The Silence–Lotto team car was 40 seconds behind. Rather than wait for it, Cadel decided to let the neutral mechanics change his tyre for him. Most races have a neutral support team car that follows the riders. The car is equipped with spare tyres and bikes. As the name suggests, neutral support can help any rider from any team.
The neutral support let Cadel down badly that day. The mechanics tried three different wheels, but they just couldn’t seem to fit them correctly. To make the situation worse, the TV cars stopped to film the wheel change. That caused a traffic jam, which stopped the Silence–Lotto car getting through to Cadel. Eventually, the Silence–Lotto mechanic got out of the team car and ran through the traffic with a spare bike for Cadel.

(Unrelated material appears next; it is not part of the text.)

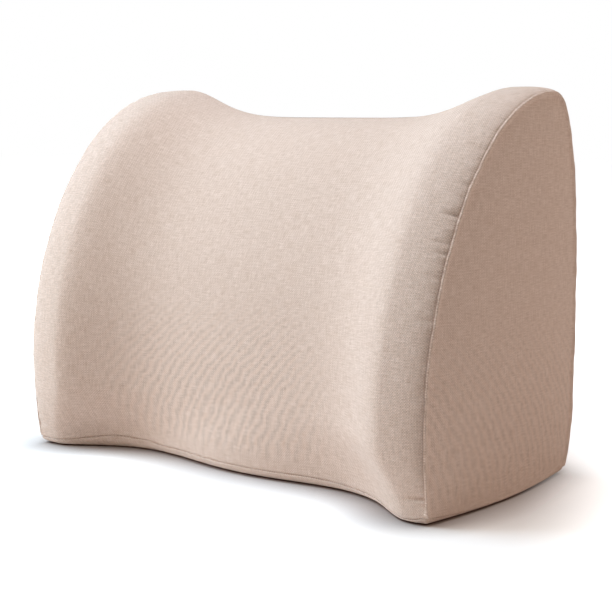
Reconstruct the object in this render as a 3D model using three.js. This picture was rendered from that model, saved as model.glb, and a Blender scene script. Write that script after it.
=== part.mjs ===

The delay ate up one minute and 23 seconds. To make matters worse, Cadel forgot to grab his drink bottle from his bike when he swapped bikes, and he was handed a ten-second penalty for accepting a water bottle from the team car. All up, the bungle cost Cadel one minute and 33 seconds. In a race that should have been his, Cadel suddenly found himself chasing.
Although he tried hard to make up the lost time, he couldn’t. He ended up coming third overall with a losing margin of one minute and 32 seconds. If not for the puncture, Cadel could have won the race.
The curse of the Nearly Man had struck again. Cycling fans and journalists jumped at the chance to criticise Cadel. Everyone had a theory. Some people thought Cadel was simply unlucky. Others thought his problem was a weak team. Or perhaps Cadel just didn’t have what it took to win a major race.
Cadel himself had always believed that if he worked hard enough he’d eventually win the big race he dreamed of. But as the end of the 2009 season loomed, he started to doubt himself. It seemed his losing streak was never going to end.